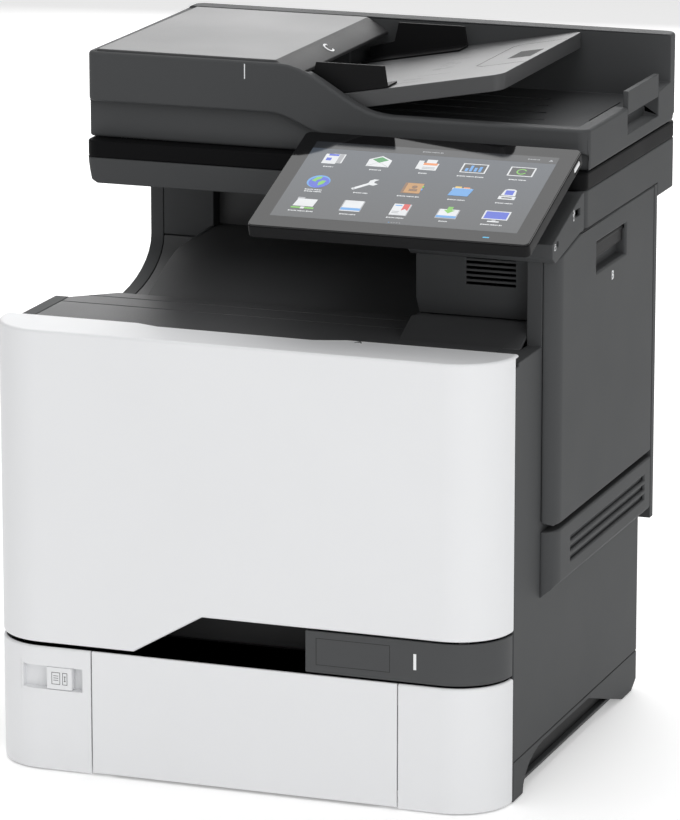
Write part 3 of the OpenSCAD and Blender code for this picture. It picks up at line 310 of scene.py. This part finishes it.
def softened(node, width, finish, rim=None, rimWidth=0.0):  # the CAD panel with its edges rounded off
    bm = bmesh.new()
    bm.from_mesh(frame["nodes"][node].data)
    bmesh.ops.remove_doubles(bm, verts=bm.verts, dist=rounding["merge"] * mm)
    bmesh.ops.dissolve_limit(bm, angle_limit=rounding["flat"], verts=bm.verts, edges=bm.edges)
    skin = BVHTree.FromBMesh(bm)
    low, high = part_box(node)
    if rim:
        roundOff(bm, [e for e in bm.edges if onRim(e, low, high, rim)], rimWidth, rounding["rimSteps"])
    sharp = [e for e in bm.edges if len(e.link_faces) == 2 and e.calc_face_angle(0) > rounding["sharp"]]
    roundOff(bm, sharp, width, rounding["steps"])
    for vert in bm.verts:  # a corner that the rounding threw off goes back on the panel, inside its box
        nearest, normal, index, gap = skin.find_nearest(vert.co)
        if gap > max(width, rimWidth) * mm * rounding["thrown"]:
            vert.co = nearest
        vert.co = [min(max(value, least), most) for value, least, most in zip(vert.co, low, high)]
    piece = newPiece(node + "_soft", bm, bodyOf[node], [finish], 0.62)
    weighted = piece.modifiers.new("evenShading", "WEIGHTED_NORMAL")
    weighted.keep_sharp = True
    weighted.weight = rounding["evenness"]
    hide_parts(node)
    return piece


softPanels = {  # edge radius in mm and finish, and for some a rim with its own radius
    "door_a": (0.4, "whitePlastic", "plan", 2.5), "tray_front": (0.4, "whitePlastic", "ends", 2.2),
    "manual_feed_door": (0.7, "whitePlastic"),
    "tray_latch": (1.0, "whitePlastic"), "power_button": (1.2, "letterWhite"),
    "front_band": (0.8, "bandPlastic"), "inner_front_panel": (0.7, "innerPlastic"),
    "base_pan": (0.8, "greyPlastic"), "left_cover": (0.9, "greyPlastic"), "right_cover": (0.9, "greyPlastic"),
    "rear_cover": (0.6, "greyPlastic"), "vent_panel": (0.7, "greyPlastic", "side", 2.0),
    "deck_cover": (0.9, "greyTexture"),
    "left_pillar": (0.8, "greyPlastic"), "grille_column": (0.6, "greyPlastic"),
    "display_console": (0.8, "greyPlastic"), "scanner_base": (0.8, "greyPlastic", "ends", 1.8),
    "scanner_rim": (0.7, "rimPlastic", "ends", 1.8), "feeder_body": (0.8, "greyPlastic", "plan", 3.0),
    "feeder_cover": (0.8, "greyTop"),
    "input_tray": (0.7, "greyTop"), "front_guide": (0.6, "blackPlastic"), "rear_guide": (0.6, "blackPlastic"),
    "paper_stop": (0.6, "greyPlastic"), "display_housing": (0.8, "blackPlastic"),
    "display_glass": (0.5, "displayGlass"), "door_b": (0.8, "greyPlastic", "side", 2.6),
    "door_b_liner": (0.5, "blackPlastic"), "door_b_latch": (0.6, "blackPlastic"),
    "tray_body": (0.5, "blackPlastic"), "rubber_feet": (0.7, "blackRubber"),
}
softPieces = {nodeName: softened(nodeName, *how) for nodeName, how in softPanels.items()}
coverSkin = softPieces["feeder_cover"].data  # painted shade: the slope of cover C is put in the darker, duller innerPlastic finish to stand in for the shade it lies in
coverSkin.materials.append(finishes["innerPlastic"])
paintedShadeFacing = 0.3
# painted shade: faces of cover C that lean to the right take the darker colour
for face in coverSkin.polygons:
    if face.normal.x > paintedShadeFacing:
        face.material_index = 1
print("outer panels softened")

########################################

Check every line of the data, and copy the ones that contain "finishes".

» **RESPONSE TO THIS EXERCISE**:
Write part 3 of the OpenSCAD and Blender code for this picture. It picks up at line 310 of scene.py. This part finishes it.
coverSkin.materials.append(finishes["innerPlastic"])